If you’ve read and thought about my last two posts, you have an idea, or a vision, or a full-on mission statement for how you want Christmas to be, including what you don’t want it to be.
If you stop there, it probably won’t play out the way you want it to.
To have the Christmas you want, you need to put a little time into figuring out how it will all happen, rather than just hoping for the best and responding to whatever comes up.
We all have three resources we can spend on anything – our time, our energy, and our money.
In order not to over-spend our money, we often decide to spend our time and energy instead. For example, giving hand-made gifts instead of buying something expensive. Which can be an excellent idea, but especially at Christmas, we need to make sure we do not over-commit our time and energy, and end up exhausted.
To plan your time and energy get whatever type of calendar works best for you (e.g. online, notebook diary, wall calendar) and put all your current commitments on it. Work, social commitments, functions, fund raisers, family obligations, everything. If there are other people in your life who help make it possible for you to get things done, put in their commitments as well, so you know when they’re not available.
Be absolutely honest – don’t just put in the performance time for your child’s end-of-year revue, put in the whole commitment – getting ready, travel time, social time after the performance, travel time home again. Maybe even block out the time afterwards – there’s no way you’re going to feel up to doing much after all that.
Now pencil in the things you’re not yet committed to, but are part of your Sane Christmas vision. Include things like the time needed to make things, shop, cook, decorate and wrap gifts.
You may be having an ah-hah moment at how the stress of Christmases past has happened – the calendar will make it clear when your windows of opportunity to get things done actually are.
Now it’s time for the money side
To do this, pretend you’re Santa Claus: make a list and check it twice. What you’re going to buy, for who, and how much it will cost.

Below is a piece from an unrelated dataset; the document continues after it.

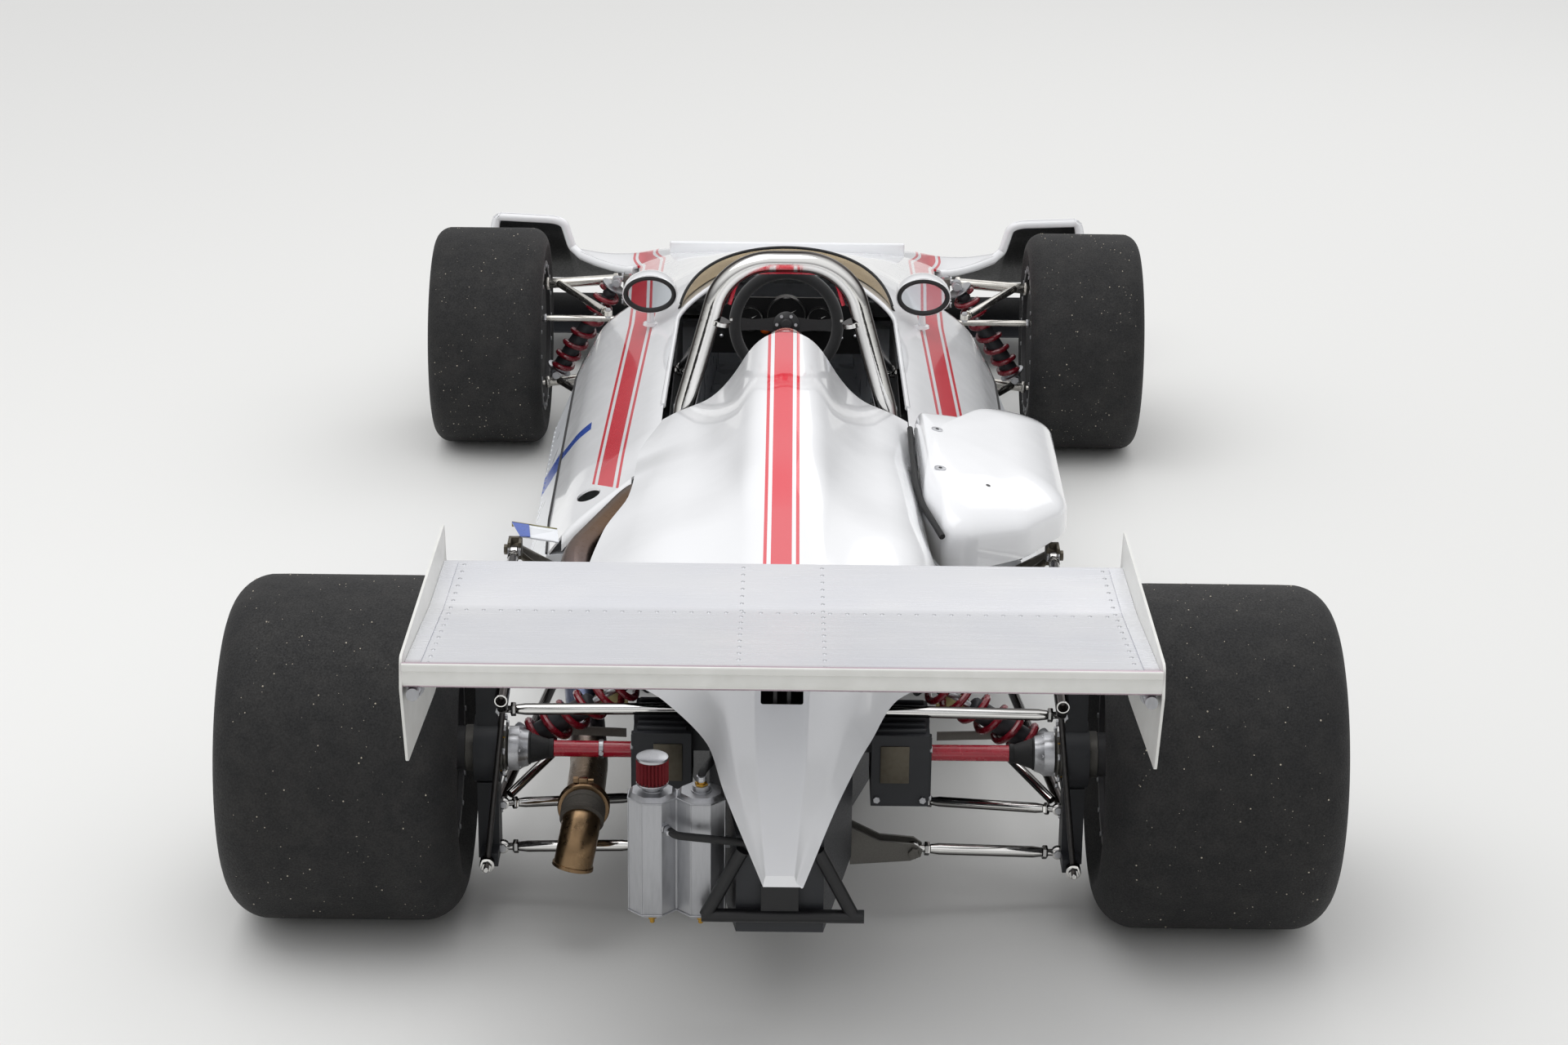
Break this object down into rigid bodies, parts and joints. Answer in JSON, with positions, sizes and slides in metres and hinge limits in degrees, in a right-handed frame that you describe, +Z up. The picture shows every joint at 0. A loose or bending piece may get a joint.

For your list to be any use at all you need to consider all the costs of Christmas.
Items commonly left off Christmas spending plans include gifts for pets; thank-you gifts for people like your cleaner; drink, meal and transport costs for end-of-year get togethers; the cost of supplies for home-made gifts; wrapping paper, cards and postage; and out-of-pocket expenses for travel to visit family.
Put it all in, and put in the numbers that you would like to spend. MoneyMinder Online is ideal for this kind of planning, but a simple spreadsheet or even a list on a piece of paper will be better than nothing.
Now see it adds up to. Breathe.
You may now be seeing how you ended up so over-committed and over-spent during past Christmases - there just isn't as much time as you think, and it all costs more than you realise.